RAIN in a single enclosure rarely does anything that RAID 10 does not. It's effectively all the same at that point (more or less.) If RAID 10 doesn't work, RAIN isn't going to work either (normally.) The issue here is "single enclosure."
Wouldn't a properly configured single RAIN node make it easier to grow when it's time to add more storage?
I've seen this with Exablox and it was a nice feature!
Yes, if you are preparing for scale out. But if you are just doing it within the context of a single node, it doesn't change anything.
I added a header into the main topic list for that. But it is going to be later in the Advanced Topics, section.
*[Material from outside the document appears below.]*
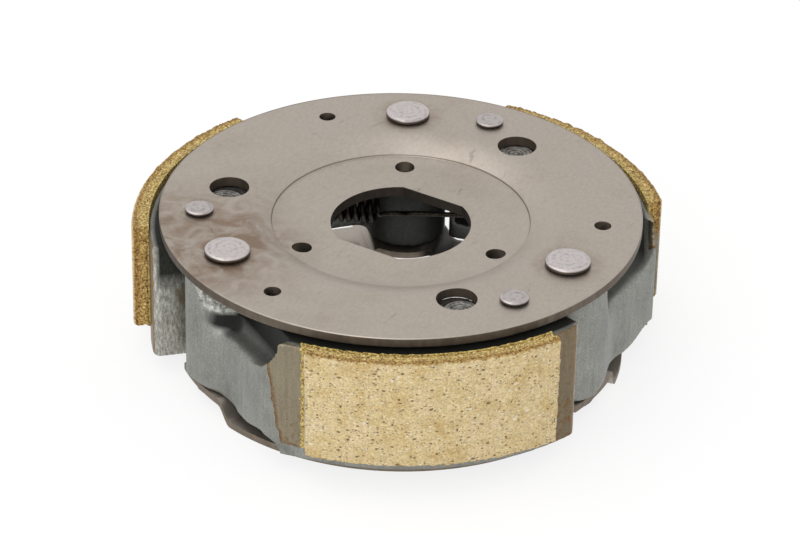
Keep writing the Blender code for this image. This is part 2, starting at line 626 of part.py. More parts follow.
def retaining_plate():
    """A ring stamped with a raised pad under each pivot, so that pins and clips stay above its base."""
    pitch = 360 / SHOE_COUNT
    pad = [-PAD_HALF_ANGLE + step * PAD_HALF_ANGLE / 4 for step in range(9)]
    low_steps = 10
    low = [PAD_FOOT_ANGLE + (pitch - 2 * PAD_FOOT_ANGLE) * step / low_steps for step in range(low_steps + 1)]
    angles = [(angle, turn) for turn in range(SHOE_COUNT) for angle in pad + low]
    bm = bmesh.new()
    sections = []
    for angle, turn in angles:
        nearest = angle if angle < pitch / 2 else angle - pitch
        top = ring_level(nearest)
        inner = polar(ring_bore(nearest), angle + turn * pitch)
        outer = polar(RING_RADIUS, angle + turn * pitch)
        corners = [(inner, top), (outer, top), (outer, top - RING_THICKNESS), (inner, top - RING_THICKNESS)]
        sections.append([bm.verts.new((point.x, point.y, height)) for point, height in corners])
    for index, section in enumerate(sections):
        following = sections[(index + 1) % len(sections)]
        for side in range(4):
            other = (side + 1) % 4
            bm.faces.new((section[side], section[other], following[other], following[side]))
    ring = mesh_object("retaining_plate", bm)
    hole = PIN_NECK_RADIUS + CLEARANCE
    holes = [circle(polar(PIVOT_RADIUS, turn * pitch), hole, 20) for turn in range(SHOE_COUNT)]
    boolean(ring, prisms("pin_holes", holes, PAD_UNDER - OVERSHOOT, PAD_TOP + OVERSHOOT))
    start, end = RING_NOTCH
    axis = Vector((0, 0))
    notches = []
    for turn in range(SHOE_COUNT):
        inside = arc(axis, RING_NOTCH_RADIUS, start + turn * pitch, end + turn * pitch, 4)
        outside = arc(axis, RING_RADIUS + 2 * OVERSHOOT, end + turn * pitch, start + turn * pitch, 4)
        notches.append(inside + outside)
    boolean(ring, prisms("notches", notches, PAD_UNDER - RING_STEP - OVERSHOOT, PAD_TOP + OVERSHOOT))
    return ring


def e_clip(name):
    """A stamped clip with three jaws that close on the pin's groove, open towards the clutch axis."""
    grip = GROOVE_RADIUS + CLEARANCE
    blank = cylinder(name, Vector((0, 0)), CLIP_RADIUS, CLIP_UNDER, CLIP_TOP, 28)
    low, high = CLIP_UNDER - OVERSHOOT, CLIP_TOP + OVERSHOOT
    mouth = math.degrees(math.asin(CLIP_MOUTH / grip))
    jaw = 22
    inner = CLIP_RADIUS - CLIP_BAND
    origin = Vector((0, 0))
    opening = []
    for start, end, radius in (
        (180 + mouth, 180 + mouth + jaw, grip),
        (180 + mouth + jaw, 360 - jaw, inner),
        (360 - jaw, 360 + jaw, grip),
        (360 + jaw, 540 - mouth - jaw, inner),
        (540 - mouth - jaw, 540 - mouth, grip),
    ):
        opening += arc(origin, radius, start, end, 4)
    reach = 2 * CLIP_RADIUS
    opening += [Vector((-reach, CLIP_MOUTH)), Vector((-reach, -CLIP_MOUTH))]
    boolean(blank, prism("clip_opening", opening, low, high))
    return blank


def return_spring(name):
    """An extension spring: a loop over a peg, a long straight leg past the boss, a coil and a loop."""
    start = polar(*PEG_PLACE_TAIL)
    end = polar(PEG_CIRCLE, PEG_HEAD_ANGLE + 360 / SHOE_COUNT)
    length = (end - start).length
    along = (end - start) / length
    across = Vector((-along.y, along.x))
    foot = -start.dot(along)
    loop = PEG_RADIUS + CLEARANCE + SPRING_WIRE
    coil = SPRING_RADIUS - SPRING_WIRE
    gap = 35  # half the opening of each loop, in degrees
    loop_steps, turn_steps = 9, 10
    path = []

    def place(distance, side, height):
        point = start + along * distance + across * side
        path.append(Vector((point.x, point.y, SPRING_LEVEL + height)))

    for step in range(loop_steps + 1):
        angle = math.radians(-gap - (360 - 2 * gap) * step / loop_steps)
        place(loop * math.cos(angle), loop * math.sin(angle), 0)
    place(2 * loop, SPRING_WIRE, 0)
    place(foot + COIL_FROM - 2 * SPRING_WIRE, SPRING_WIRE, 0)
    coil_length = length - COIL_GAP - foot - COIL_FROM
    steps = int(coil_length / (2 * SPRING_WIRE * COIL_PITCH)) * turn_steps
    for step in range(steps + 1):
        angle = 2 * math.pi * step / turn_steps
        distance = foot + COIL_FROM + coil_length * step / steps
        place(distance, coil * math.cos(angle), coil * math.sin(angle))
    for step in range(loop_steps + 1):
        angle = math.radians(180 - gap - (360 - 2 * gap) * step / loop_steps)
        place(length + loop * math.cos(angle), loop * math.sin(angle), 0)
    return wire(name, path, SPRING_WIRE, 6)


def wire(name, path, radius, sides):
    """A round wire swept along a path of points."""
    bm = bmesh.new()
    rings = []
    up = Vector((0, 0, 1))
    for index, point in enumerate(path):
        before = path[max(index - 1, 0)]
        after = path[min(index + 1, len(path) - 1)]
        tangent = (after - before).normalized()
        side = up - tangent * up.dot(tangent)
        side.normalize()
        up = side
        other = tangent.cross(side)
        ring = []
        for step in range(sides):
            angle = 2 * math.pi * step / sides
            ring.append(bm.verts.new(point + (side * math.cos(angle) + other * math.sin(angle)) * radius))
        rings.append(ring)
    for before, after in zip(rings, rings[1:]):
        for step in range(sides):
            following = (step + 1) % sides
            bm.faces.new((before[step], before[following], after[following], after[step]))
    bm.faces.new(rings[0])
    bm.faces.new(rings[-1])
    return mesh_object(name, bm)


def build():
    clear_scene()
    steel = material("phosphated steel", (0.36, 0.33, 0.30), 1.0, 0.45)
    rivet_steel = material("bright rivet steel", (0.55, 0.53, 0.52), 1.0, 0.35)
    cast = material("die-cast aluminium", (0.45, 0.47, 0.47), 1.0, 0.5)
    friction = material("friction lining", (0.62, 0.50, 0.26), 0.0, 0.9)
    rubber = material("damper rubber", (0.03, 0.03, 0.03), 0.0, 0.8)
    spring_steel = material("spring steel", (0.40, 0.38, 0.36), 1.0, 0.35)

    finish(drive_plate(), steel)
    finish(retaining_plate(), steel)
    pin, stub = pivot_pin("pivot_pin_1"), damper_stub("damper_stub_1")
    sleeve, clip = damper_rubber("damper_rubber_1"), e_clip("e_clip_1")
    first_shoe, first_lining = shoe("shoe_1"), lining("lining_1")
    spring = return_spring("return_spring_1")
    for number in range(1, SHOE_COUNT + 1):
        turn = (number - 1) * 360 / SHOE_COUNT
        sector = bpy.data.objects.new(f"sector_{number}", None)
        pivot = bpy.data.objects.new(f"pivot_{number}", None)
        for empty in (sector, pivot):
            bpy.context.scene.collection.objects.link(empty)
        sector.rotation_euler.z = math.radians(turn)
        pivot.parent = sector
        pivot.location.x = PIVOT_RADIUS
        stub_place = polar(*STUB_PLACE).to_3d()
        for source, surface, parent, place in (
            (pin, rivet_steel, pivot, None),
            (stub, rivet_steel, sector, stub_place),
            (sleeve, rubber, sector, stub_place),
            (clip, spring_steel, pivot, None),
            (first_shoe, cast, pivot, None),
            (first_lining, friction, pivot, None),
            (spring, spring_steel, sector, None),
        ):
            piece = source if number == 1 else copy_of(source, source.name[:-1] + str(number))
            finish(piece, surface, parent, place)


build()
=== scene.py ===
"""Looks of a centrifugal clutch with three cast shoes, laid out as an add-on and run as a script.

The clutch's frame is loaded first. Each operator then makes one kind of piece at the place that the
frame gives it: the pressed plates, the rivets, the cast shoes, the moulded linings, the springs and clips.
"""

import json
import math
from functools import cache, partial
from itertools import product
from math import radians

import bmesh
import bpy
import numpy as np
from bpy.props import FloatProperty, FloatVectorProperty, IntProperty, PointerProperty
from mathutils import Matrix, Vector, noise


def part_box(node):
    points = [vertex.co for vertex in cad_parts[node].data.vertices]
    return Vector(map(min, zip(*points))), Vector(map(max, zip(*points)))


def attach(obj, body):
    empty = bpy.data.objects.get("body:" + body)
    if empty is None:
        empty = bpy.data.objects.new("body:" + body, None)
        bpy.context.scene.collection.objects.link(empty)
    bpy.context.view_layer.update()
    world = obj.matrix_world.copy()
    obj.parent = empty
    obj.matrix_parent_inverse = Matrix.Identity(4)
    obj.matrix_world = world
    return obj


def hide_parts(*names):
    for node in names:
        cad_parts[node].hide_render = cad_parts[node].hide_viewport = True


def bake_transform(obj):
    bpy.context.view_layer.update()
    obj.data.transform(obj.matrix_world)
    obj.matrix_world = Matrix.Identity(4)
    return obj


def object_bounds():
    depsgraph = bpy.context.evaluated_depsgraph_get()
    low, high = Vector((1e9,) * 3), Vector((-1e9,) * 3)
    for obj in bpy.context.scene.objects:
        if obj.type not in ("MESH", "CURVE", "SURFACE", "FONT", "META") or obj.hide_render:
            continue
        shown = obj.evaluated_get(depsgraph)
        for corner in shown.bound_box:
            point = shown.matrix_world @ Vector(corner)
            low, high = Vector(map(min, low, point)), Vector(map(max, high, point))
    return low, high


bl_info = {
    "name": "Centrifugal Clutch Looks",
    "version": (1, 0, 0),
    "blender": (4, 5, 0),
    "location": "3D View > Sidebar > Clutch",
    "description": "Makes the finished pieces of a three-shoe centrifugal clutch round its frame",
    "category": "Object",
}

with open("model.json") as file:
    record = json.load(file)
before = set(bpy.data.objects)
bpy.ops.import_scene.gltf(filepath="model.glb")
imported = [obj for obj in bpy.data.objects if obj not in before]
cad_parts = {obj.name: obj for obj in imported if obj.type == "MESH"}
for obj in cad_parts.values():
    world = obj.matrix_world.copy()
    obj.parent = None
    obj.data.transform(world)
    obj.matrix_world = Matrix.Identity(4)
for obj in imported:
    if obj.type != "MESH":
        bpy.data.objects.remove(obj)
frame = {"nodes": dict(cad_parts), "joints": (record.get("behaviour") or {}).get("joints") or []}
CAD_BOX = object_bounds()

MM = 0.001
SHOES = (1, 2, 3)
PITCH = 2 * math.pi / len(SHOES)

# Places and sizes that the frame gives
PLATE_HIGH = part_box("drive_plate")[1]
PLATE_RADIUS = PLATE_HIGH.x
PLATE_TOP = PLATE_HIGH.z
PIN_LOW, PIN_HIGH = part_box("pivot_pin_1")
STUB_LOW, STUB_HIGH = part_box("damper_stub_1")
PIVOT = Vector(frame["joints"][0]["pos_m"])
STUB = Vector(((STUB_LOW.x + STUB_HIGH.x) / 2, (STUB_LOW.y + STUB_HIGH.y) / 2, 0))
LINING_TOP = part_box("lining_1")[1].z
SHOE_LOW, SHOE_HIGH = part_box("shoe_1")
FLOOR = CAD_BOX[0].z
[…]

Oddly, I know of pretty much no standard Linux Administration tomes that cover DRBD. It's so core, very odd that it so often gets missed.
Could it be that most Linux Admin's don't know about it until they go searching for it? ...That's how I found out about it.
You would hope that the people writing the books would know, though!
Of interesting side note, the Linux md RAID system also implements Intel Matrix RAID and DDF (Disk Data Format) software RAID formats commonly used by consumer FakeRAID systems. Because of this, Linux md can sometimes convert FakeRAID into enterprise md RAID if you really know what you are doing
Remember that this is backup. So if the backup system fails you have options like...
Taking a new backup from the live systems.
Offlining the limping array and taking a full backup of it before attempting a restore
Doing a backup/restore rather than an array recovery
All of these things make RAID 6's risks minimal. This isn't the only copy of anything, it's a backup. And it is not subject to availability risks (at least not in the way that live data is) so things that cause availability issues are not significant.
I once asked a vendor who were pitching an appliance that supported RAID0+1 and RAID1+0, "what would you recommend between the two, to a potential customer?" They said it didn't matter as they are both the same thing.
No, it doesn't support this. RAID 1, you are correct, but Parity RAID 5 or 6 it does not. The OS needs to be up and running to be able to manage the parity RAID so you can't use it for the system install, only for extra data volumes.